Problem to work on>
Repeat the lines that follow, leaving nothing out.

Recorded information>
◇ ◇ ◇ ◇ ◇
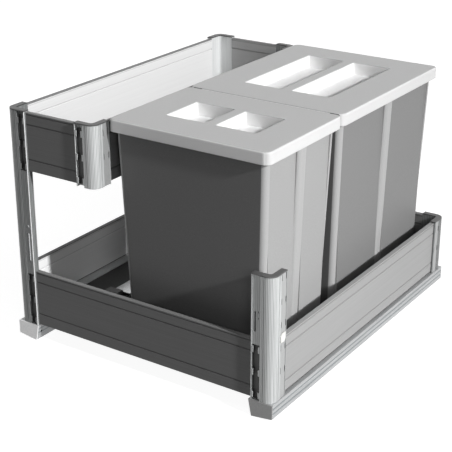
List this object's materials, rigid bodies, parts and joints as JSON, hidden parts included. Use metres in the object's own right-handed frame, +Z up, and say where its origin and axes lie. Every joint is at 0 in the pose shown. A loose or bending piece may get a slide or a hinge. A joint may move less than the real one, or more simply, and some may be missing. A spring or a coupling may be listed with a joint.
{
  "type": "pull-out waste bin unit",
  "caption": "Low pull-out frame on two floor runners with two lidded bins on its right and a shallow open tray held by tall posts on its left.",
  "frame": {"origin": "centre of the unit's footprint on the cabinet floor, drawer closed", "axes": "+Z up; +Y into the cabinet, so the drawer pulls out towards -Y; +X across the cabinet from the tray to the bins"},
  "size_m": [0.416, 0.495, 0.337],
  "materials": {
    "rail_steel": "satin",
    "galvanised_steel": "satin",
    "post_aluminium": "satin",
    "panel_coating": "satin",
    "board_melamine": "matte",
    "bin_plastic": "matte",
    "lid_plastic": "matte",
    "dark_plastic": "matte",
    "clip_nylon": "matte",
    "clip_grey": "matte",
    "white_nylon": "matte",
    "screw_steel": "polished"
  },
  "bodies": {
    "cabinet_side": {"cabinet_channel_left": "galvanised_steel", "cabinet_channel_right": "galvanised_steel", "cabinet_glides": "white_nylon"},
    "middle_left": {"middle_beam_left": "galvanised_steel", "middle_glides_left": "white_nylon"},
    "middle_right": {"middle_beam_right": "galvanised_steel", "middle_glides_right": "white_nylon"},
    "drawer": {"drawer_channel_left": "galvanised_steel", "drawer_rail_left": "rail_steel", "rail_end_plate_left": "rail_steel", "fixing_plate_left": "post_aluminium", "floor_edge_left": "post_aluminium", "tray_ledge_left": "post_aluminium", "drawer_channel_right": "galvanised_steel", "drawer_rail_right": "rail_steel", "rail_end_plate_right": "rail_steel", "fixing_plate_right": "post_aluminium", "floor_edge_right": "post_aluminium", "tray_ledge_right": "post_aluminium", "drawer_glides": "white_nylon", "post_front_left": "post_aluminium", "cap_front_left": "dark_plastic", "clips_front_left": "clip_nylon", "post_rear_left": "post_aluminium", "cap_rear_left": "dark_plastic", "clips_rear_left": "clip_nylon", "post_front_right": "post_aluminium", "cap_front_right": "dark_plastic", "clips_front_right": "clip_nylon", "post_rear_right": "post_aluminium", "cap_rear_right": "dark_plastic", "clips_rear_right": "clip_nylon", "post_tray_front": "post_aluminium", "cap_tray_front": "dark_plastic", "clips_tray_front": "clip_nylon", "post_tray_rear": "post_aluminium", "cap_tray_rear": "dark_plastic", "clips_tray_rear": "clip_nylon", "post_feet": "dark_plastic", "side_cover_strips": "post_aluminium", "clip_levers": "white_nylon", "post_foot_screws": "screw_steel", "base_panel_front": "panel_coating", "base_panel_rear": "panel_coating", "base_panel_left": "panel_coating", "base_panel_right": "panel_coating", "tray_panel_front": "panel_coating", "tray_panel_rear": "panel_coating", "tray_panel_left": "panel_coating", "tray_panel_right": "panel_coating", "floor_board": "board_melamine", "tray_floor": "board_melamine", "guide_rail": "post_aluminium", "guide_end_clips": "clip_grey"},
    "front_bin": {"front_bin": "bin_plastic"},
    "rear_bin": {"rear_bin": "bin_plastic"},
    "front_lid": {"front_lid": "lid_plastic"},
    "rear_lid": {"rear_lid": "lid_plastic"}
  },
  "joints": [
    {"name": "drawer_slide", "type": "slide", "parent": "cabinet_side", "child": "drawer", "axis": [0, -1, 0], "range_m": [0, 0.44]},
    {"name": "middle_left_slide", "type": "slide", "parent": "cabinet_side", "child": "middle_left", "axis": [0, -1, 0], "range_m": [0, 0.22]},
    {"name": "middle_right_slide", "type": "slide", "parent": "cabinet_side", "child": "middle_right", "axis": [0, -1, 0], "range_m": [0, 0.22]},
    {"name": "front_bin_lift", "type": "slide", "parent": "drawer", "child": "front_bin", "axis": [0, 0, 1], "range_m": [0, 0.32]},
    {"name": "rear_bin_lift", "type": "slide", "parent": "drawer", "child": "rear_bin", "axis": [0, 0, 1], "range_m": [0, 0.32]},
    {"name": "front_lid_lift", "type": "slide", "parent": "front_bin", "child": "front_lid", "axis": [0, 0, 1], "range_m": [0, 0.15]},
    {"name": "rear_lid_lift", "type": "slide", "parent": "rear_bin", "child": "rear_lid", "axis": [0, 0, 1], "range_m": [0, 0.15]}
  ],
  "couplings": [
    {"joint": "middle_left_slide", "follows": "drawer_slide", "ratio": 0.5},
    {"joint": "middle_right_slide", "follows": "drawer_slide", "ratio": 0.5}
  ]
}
◇ ◇ ◇ ◇ ◇
Reply>
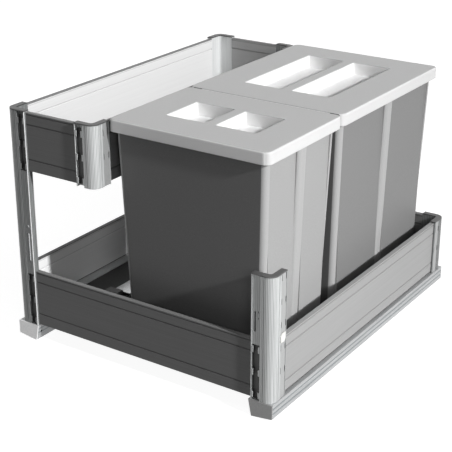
List this object's materials, rigid bodies, parts and joints as JSON, hidden parts included. Use metres in the object's own right-handed frame, +Z up, and say where its origin and axes lie. Every joint is at 0 in the pose shown. A loose or bending piece may get a slide or a hinge. A joint may move less than the real one, or more simply, and some may be missing. A spring or a coupling may be listed with a joint.
{
  "type": "pull-out waste bin unit",
  "caption": "Low pull-out frame on two floor runners with two lidded bins on its right and a shallow open tray held by tall posts on its left.",
  "frame": {"origin": "centre of the unit's footprint on the cabinet floor, drawer closed", "axes": "+Z up; +Y into the cabinet, so the drawer pulls out towards -Y; +X across the cabinet from the tray to the bins"},
  "size_m": [0.416, 0.495, 0.337],
  "materials": {
    "rail_steel": "satin",
    "galvanised_steel": "satin",
    "post_aluminium": "satin",
    "panel_coating": "satin",
    "board_melamine": "matte",
    "bin_plastic": "matte",
    "lid_plastic": "matte",
    "dark_plastic": "matte",
    "clip_nylon": "matte",
    "clip_grey": "matte",
    "white_nylon": "matte",
    "screw_steel": "polished"
  },
  "bodies": {
    "cabinet_side": {"cabinet_channel_left": "galvanised_steel", "cabinet_channel_right": "galvanised_steel", "cabinet_glides": "white_nylon"},
    "middle_left": {"middle_beam_left": "galvanised_steel", "middle_glides_left": "white_nylon"},
    "middle_right": {"middle_beam_right": "galvanised_steel", "middle_glides_right": "white_nylon"},
    "drawer": {"drawer_channel_left": "galvanised_steel", "drawer_rail_left": "rail_steel", "rail_end_plate_left": "rail_steel", "fixing_plate_left": "post_aluminium", "floor_edge_left": "post_aluminium", "tray_ledge_left": "post_aluminium", "drawer_channel_right": "galvanised_steel", "drawer_rail_right": "rail_steel", "rail_end_plate_right": "rail_steel", "fixing_plate_right": "post_aluminium", "floor_edge_right": "post_aluminium", "tray_ledge_right": "post_aluminium", "drawer_glides": "white_nylon", "post_front_left": "post_aluminium", "cap_front_left": "dark_plastic", "clips_front_left": "clip_nylon", "post_rear_left": "post_aluminium", "cap_rear_left": "dark_plastic", "clips_rear_left": "clip_nylon", "post_front_right": "post_aluminium", "cap_front_right": "dark_plastic", "clips_front_right": "clip_nylon", "post_rear_right": "post_aluminium", "cap_rear_right": "dark_plastic", "clips_rear_right": "clip_nylon", "post_tray_front": "post_aluminium", "cap_tray_front": "dark_plastic", "clips_tray_front": "clip_nylon", "post_tray_rear": "post_aluminium", "cap_tray_rear": "dark_plastic", "clips_tray_rear": "clip_nylon", "post_feet": "dark_plastic", "side_cover_strips": "post_aluminium", "clip_levers": "white_nylon", "post_foot_screws": "screw_steel", "base_panel_front": "panel_coating", "base_panel_rear": "panel_coating", "base_panel_left": "panel_coating", "base_panel_right": "panel_coating", "tray_panel_front": "panel_coating", "tray_panel_rear": "panel_coating", "tray_panel_left": "panel_coating", "tray_panel_right": "panel_coating", "floor_board": "board_melamine", "tray_floor": "board_melamine", "guide_rail": "post_aluminium", "guide_end_clips": "clip_grey"},
    "front_bin": {"front_bin": "bin_plastic"},
    "rear_bin": {"rear_bin": "bin_plastic"},
    "front_lid": {"front_lid": "lid_plastic"},
    "rear_lid": {"rear_lid": "lid_plastic"}
  },
  "joints": [
    {"name": "drawer_slide", "type": "slide", "parent": "cabinet_side", "child": "drawer", "axis": [0, -1, 0], "range_m": [0, 0.44]},
    {"name": "middle_left_slide", "type": "slide", "parent": "cabinet_side", "child": "middle_left", "axis": [0, -1, 0], "range_m": [0, 0.22]},
    {"name": "middle_right_slide", "type": "slide", "parent": "cabinet_side", "child": "middle_right", "axis": [0, -1, 0], "range_m": [0, 0.22]},
    {"name": "front_bin_lift", "type": "slide", "parent": "drawer", "child": "front_bin", "axis": [0, 0, 1], "range_m": [0, 0.32]},
    {"name": "rear_bin_lift", "type": "slide", "parent": "drawer", "child": "rear_bin", "axis": [0, 0, 1], "range_m": [0, 0.32]},
    {"name": "front_lid_lift", "type": "slide", "parent": "front_bin", "child": "front_lid", "axis": [0, 0, 1], "range_m": [0, 0.15]},
    {"name": "rear_lid_lift", "type": "slide", "parent": "rear_bin", "child": "rear_lid", "axis": [0, 0, 1], "range_m": [0, 0.15]}
  ],
  "couplings": [
    {"joint": "middle_left_slide", "follows": "drawer_slide", "ratio": 0.5},
    {"joint": "middle_right_slide", "follows": "drawer_slide", "ratio": 0.5}
  ]
}